If you look at what Olsen has lined up on the horizon, it’s a rather staggering roster of star-studded projects, all of them different and most of them giving Olsen top billing. There’s Peace, Love & Misunderstanding with Jane Fonda and Catherine Keener, Red Lights with Robert De Niro and Sigourney Weaver, Very Good Girls with Dakota Fanning and Dustin Hoffman, Therese Raquin with Glenn Close, and Kill your Darlings with Daniel Radcliffe and Ben Foster. Olsen’s perspective on the deserved rush of steady work is marked by such calm professionalism and level-headed normality that you wish you could bottle it up and hand it to every worthy, yet less sure-footed young actor.

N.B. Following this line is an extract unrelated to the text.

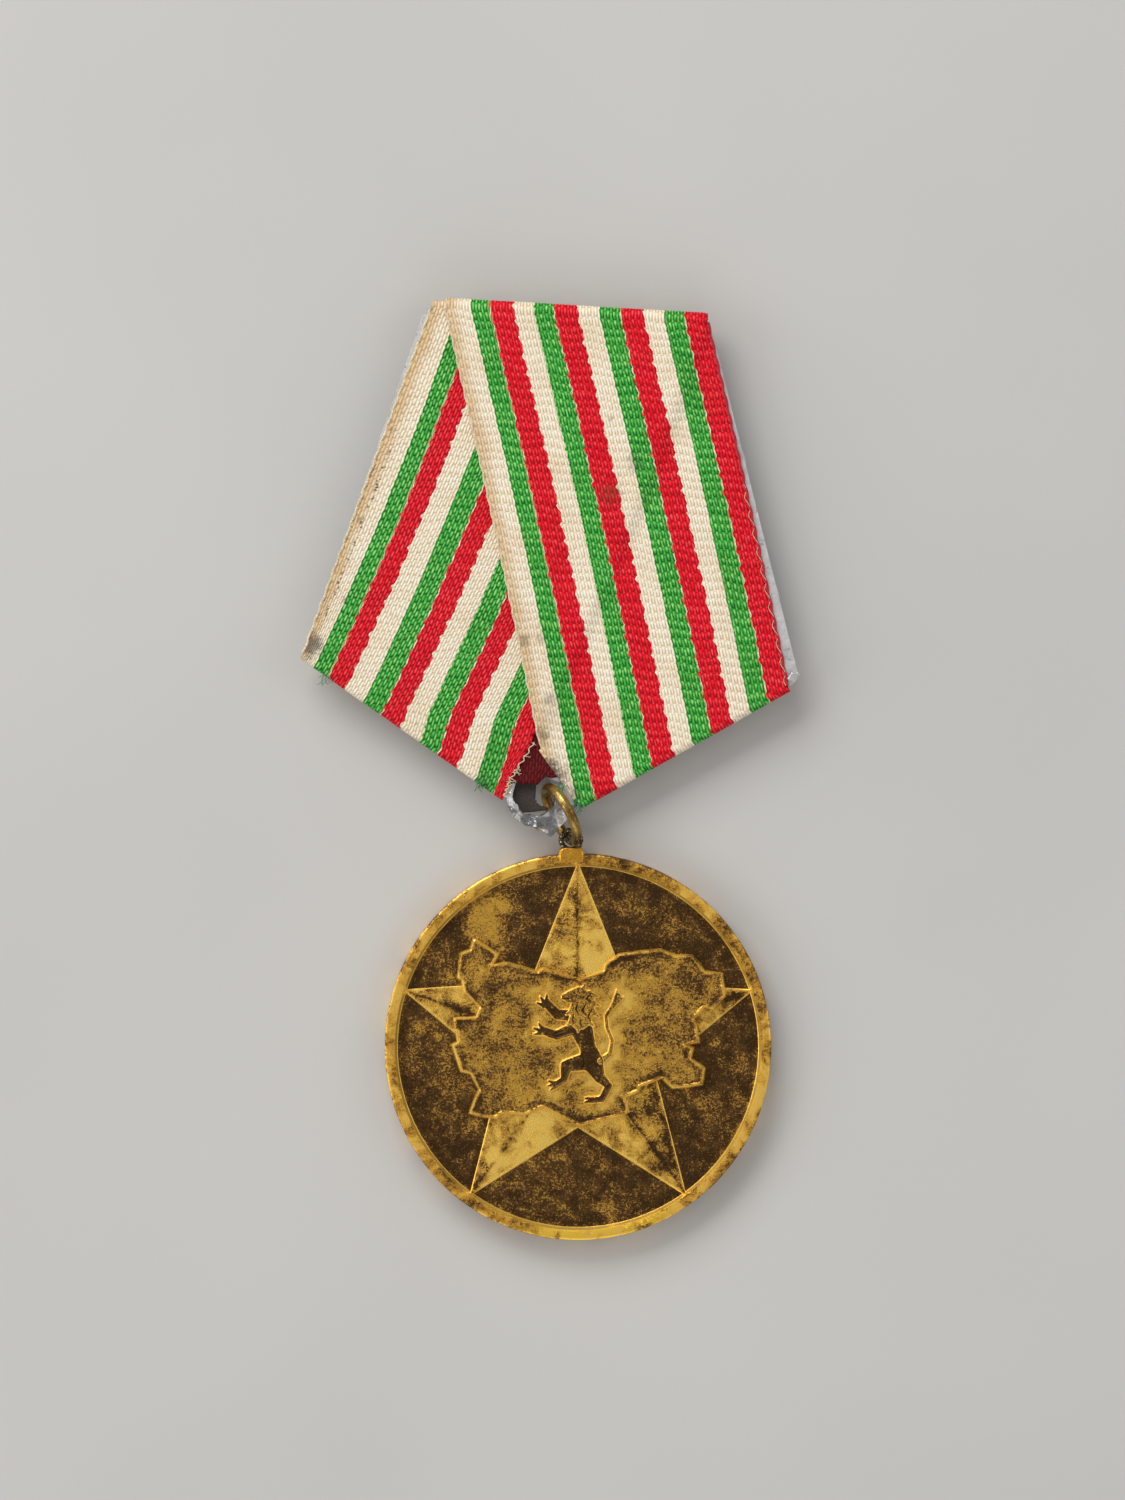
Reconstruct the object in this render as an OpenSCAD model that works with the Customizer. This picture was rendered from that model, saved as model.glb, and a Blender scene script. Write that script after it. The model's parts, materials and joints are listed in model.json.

“For me, right now, for the first time in my life, I’m in this position where I’m being offered jobs,” Olsen says. “It’s my dream to be a working actor, so I want to work and I want to work a lot. And I want to work on things right now that are stimulating and interesting. I have no interest in doing something that is…well, let’s just say I don’t have a mortgage to pay, and I don’t have any kids to send to school. I’m just happy doing these interesting projects right now that I can learn from. And they’re all so different. One’s an 1860s affair drama. That sounds terrifying—let’s do it. Another is a great, witty story about two girls and their friendship. Haven’t done that yet. And I understand that I’m going to miss. And that’s okay. I’ll learn from it.”
The leaden metaphor of Silent House, which hardly counts as a spoiler, is that Sarah is the house and the house is Sarah, its levels and dilapidations reflecting hers and vice versa. But speaking with Olsen, it seems the true metaphor was present amid the film’s production, which, incidentally, reflected the very philosophy with which she regards her on-fire career. She sums it up in a line about the nature of the shoot, and its need for tireless momentum.
“With this, if I didn’t like something I did, it didn’t matter. You don’t say, ’Can I try that one again?’ You just keep going.”